There were also some problems in using this relocation pipeline. In the LST trees, the number of feature points stored on each leaf node was limited. If a feature had too many similar features in the database, these similar features were divided into different leaf nodes. Thus, it was difficult to find the correct matching feature from LST, which would result in a relocation failure. In addition, if many different locations were similar to the current frame, relocation using the current frame failed. Therefore, if there were many regions in the scanning object that were similar to the current frame, the current frame might fail to locate the position and the pose of the scanner.

4. Conclusions

We presented a detailed pipeline of a real-time and high-correct-rate relocation algorithm for small-range 3D textureless scanning. The pipeline was divided into four parts, namely feature point calculation, feature database construction and query, corresponding feature verification, and rigid transformation calculation. The experiment proved that the relocation time could be controlled within 200 ms, and the correct relocation rate reached more than 90% in the actual application environment.

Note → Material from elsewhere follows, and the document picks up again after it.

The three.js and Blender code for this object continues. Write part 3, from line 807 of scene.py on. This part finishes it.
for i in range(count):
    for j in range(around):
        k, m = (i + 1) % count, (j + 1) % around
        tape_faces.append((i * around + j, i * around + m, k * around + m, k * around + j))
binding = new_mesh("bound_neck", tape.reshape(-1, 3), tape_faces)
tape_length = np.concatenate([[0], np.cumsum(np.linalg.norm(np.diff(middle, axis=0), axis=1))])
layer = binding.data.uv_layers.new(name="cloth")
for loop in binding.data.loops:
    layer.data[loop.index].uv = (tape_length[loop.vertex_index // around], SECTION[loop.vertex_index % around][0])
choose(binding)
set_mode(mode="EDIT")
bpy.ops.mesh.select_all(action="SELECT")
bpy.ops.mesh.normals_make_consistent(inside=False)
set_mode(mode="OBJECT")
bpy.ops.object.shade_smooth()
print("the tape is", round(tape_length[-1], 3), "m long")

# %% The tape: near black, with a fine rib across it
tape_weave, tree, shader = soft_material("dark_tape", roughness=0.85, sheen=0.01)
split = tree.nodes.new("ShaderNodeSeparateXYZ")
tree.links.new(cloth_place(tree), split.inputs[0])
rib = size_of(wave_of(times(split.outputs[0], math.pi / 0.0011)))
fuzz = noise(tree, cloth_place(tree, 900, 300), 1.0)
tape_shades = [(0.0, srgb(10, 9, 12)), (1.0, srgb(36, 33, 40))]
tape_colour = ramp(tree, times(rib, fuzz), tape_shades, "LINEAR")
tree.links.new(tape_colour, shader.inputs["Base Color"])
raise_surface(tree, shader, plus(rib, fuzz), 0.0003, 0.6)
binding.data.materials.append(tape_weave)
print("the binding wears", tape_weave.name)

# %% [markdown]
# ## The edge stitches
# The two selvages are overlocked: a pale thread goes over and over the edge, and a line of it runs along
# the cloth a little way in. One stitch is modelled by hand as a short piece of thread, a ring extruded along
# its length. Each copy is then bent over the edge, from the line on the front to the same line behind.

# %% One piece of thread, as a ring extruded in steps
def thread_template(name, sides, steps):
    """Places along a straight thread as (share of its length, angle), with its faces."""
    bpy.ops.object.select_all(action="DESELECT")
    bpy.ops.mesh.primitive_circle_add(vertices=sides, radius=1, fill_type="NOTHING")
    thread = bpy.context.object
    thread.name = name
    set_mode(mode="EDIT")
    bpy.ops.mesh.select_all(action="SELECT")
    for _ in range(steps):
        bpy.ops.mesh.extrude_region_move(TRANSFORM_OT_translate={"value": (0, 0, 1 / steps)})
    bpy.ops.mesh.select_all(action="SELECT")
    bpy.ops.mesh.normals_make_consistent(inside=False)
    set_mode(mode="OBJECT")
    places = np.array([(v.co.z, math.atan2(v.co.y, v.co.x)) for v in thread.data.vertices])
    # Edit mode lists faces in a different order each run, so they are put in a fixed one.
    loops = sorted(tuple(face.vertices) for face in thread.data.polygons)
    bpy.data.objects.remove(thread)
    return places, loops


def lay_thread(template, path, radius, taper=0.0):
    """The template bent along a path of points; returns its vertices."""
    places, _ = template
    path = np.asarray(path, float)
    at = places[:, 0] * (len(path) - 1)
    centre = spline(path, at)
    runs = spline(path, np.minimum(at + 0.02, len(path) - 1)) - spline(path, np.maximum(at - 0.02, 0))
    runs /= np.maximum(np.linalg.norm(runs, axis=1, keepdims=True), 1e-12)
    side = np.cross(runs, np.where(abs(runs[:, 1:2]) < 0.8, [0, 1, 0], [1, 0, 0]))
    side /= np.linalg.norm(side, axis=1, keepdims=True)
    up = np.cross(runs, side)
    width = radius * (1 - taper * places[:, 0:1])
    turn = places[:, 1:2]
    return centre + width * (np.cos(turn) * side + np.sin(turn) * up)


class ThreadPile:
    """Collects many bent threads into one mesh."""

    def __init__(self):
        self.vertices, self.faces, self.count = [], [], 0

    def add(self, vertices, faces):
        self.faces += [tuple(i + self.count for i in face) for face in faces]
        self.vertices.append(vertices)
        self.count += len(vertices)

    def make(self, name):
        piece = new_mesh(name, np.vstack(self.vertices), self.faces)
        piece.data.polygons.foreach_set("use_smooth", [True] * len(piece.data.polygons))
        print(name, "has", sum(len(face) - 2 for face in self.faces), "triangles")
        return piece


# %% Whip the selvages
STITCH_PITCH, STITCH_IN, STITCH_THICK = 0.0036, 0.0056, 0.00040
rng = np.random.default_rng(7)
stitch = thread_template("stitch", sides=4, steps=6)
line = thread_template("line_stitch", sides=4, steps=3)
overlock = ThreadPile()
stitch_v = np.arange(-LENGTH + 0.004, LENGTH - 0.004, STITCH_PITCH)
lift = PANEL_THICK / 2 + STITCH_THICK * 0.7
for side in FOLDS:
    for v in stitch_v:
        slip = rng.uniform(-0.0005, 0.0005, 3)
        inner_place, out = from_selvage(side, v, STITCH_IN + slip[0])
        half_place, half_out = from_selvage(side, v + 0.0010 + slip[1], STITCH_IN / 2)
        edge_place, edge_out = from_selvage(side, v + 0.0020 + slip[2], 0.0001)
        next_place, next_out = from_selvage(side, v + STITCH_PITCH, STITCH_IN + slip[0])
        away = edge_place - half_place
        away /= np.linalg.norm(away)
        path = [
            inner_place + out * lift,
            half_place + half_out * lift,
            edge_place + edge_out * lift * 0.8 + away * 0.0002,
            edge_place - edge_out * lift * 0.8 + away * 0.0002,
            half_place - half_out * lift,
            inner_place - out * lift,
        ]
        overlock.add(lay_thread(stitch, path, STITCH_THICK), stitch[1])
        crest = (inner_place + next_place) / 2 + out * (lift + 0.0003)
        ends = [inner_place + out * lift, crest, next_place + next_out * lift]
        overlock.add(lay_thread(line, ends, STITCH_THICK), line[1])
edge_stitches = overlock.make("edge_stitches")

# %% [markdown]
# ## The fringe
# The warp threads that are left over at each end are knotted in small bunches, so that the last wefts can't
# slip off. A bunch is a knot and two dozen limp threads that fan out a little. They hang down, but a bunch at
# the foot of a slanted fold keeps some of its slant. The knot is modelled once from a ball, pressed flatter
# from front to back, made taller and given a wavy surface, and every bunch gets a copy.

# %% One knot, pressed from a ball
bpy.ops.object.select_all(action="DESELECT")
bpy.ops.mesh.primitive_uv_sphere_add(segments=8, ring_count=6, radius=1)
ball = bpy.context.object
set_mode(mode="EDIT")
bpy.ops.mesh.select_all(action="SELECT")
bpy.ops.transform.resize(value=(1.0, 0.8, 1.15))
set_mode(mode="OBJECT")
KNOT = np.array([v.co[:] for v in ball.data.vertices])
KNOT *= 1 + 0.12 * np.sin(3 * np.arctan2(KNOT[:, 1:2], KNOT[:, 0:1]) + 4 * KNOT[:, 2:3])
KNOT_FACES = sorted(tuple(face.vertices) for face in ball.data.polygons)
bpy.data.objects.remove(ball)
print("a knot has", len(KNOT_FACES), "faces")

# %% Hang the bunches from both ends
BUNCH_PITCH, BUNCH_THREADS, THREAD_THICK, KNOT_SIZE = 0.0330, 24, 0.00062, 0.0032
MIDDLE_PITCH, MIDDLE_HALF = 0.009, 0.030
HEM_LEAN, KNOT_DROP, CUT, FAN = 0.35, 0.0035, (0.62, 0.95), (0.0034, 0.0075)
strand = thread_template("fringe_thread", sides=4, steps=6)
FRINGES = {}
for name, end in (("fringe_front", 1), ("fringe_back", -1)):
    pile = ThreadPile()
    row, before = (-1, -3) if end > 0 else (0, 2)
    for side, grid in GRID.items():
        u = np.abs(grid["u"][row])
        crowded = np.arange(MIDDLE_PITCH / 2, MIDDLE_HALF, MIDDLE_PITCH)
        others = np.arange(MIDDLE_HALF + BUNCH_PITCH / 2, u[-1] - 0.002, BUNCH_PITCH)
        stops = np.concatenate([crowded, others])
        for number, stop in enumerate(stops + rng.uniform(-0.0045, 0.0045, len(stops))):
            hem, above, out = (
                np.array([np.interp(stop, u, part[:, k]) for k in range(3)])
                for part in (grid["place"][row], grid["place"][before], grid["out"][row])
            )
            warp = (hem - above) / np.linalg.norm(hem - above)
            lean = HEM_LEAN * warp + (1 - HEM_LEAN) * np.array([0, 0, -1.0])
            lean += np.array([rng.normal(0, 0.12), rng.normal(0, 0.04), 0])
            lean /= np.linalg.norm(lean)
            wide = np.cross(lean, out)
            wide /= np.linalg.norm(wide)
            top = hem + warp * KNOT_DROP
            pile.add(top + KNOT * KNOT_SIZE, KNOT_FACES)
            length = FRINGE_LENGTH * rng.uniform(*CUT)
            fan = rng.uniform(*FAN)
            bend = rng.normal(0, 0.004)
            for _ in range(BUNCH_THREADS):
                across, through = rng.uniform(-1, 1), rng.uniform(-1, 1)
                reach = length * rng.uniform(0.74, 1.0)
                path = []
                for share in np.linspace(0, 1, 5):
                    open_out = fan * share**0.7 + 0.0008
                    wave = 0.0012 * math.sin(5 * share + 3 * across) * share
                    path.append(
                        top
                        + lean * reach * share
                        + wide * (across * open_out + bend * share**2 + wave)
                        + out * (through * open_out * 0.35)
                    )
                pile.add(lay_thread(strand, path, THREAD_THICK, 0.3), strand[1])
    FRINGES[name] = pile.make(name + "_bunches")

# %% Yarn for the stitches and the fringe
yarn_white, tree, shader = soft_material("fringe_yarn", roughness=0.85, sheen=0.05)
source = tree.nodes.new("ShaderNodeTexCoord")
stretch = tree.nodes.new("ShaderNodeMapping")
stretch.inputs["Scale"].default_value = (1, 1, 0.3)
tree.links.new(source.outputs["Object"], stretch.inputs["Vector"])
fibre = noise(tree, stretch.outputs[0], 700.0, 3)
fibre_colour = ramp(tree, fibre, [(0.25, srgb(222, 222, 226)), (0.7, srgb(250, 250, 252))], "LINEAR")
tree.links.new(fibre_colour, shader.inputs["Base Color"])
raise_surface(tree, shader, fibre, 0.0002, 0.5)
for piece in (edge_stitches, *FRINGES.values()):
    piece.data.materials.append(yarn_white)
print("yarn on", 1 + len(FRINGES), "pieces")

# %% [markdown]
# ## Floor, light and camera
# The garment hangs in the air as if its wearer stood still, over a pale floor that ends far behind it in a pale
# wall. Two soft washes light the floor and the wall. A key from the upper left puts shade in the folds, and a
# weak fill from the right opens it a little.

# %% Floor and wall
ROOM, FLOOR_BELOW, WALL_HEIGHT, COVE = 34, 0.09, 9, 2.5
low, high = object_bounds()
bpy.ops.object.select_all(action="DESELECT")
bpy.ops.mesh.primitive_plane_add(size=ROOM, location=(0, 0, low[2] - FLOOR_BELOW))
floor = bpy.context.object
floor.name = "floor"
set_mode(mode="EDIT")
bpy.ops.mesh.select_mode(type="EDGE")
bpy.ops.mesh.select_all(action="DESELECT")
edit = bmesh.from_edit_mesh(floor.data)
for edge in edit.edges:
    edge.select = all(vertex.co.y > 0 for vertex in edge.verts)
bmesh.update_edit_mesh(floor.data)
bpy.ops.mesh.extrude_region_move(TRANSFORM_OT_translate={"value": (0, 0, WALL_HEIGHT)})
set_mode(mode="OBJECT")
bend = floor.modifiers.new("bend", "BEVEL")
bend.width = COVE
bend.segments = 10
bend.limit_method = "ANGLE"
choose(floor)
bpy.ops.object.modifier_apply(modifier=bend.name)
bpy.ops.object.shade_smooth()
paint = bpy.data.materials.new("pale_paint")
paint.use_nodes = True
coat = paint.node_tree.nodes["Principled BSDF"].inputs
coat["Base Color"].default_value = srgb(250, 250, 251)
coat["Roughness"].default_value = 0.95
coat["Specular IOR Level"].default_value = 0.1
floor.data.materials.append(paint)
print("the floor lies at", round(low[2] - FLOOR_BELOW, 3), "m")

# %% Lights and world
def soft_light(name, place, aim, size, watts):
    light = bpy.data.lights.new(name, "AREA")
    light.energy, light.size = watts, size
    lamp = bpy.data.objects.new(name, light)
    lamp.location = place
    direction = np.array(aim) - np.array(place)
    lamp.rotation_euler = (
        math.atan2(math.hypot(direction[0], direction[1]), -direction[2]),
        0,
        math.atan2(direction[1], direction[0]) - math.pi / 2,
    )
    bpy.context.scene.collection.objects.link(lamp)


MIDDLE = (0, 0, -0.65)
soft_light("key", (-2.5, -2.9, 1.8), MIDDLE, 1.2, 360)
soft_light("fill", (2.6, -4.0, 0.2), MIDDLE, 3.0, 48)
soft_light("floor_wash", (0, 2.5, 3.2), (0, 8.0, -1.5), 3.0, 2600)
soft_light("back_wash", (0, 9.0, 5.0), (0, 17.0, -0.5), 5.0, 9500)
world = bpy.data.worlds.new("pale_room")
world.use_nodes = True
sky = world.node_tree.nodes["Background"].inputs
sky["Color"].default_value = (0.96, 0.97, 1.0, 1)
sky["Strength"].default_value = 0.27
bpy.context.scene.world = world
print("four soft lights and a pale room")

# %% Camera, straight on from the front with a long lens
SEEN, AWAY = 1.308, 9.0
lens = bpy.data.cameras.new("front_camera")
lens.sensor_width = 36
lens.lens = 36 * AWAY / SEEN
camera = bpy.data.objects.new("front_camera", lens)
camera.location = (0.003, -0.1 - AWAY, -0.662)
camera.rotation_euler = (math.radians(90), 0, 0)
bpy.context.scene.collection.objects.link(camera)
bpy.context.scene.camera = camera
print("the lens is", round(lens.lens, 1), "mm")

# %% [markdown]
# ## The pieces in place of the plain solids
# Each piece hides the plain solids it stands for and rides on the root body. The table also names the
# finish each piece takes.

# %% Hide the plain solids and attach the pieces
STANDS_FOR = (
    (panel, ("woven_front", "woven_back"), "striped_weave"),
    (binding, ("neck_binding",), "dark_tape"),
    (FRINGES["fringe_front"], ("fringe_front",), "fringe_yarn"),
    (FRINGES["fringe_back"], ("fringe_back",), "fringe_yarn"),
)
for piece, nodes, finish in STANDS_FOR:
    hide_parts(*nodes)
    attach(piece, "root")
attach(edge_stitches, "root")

The number of feature extreme points and the stability of the feature point position are undoubtedly important factors in determining the correct relocation rate. In this study, the point with the highest curvature in the local region was used as the feature point, and the neighborhood of some of the feature points was disturbed by occlusion or noise. In the future, we intend to use the feature point with the flattest neighborhood to assist with the relocation.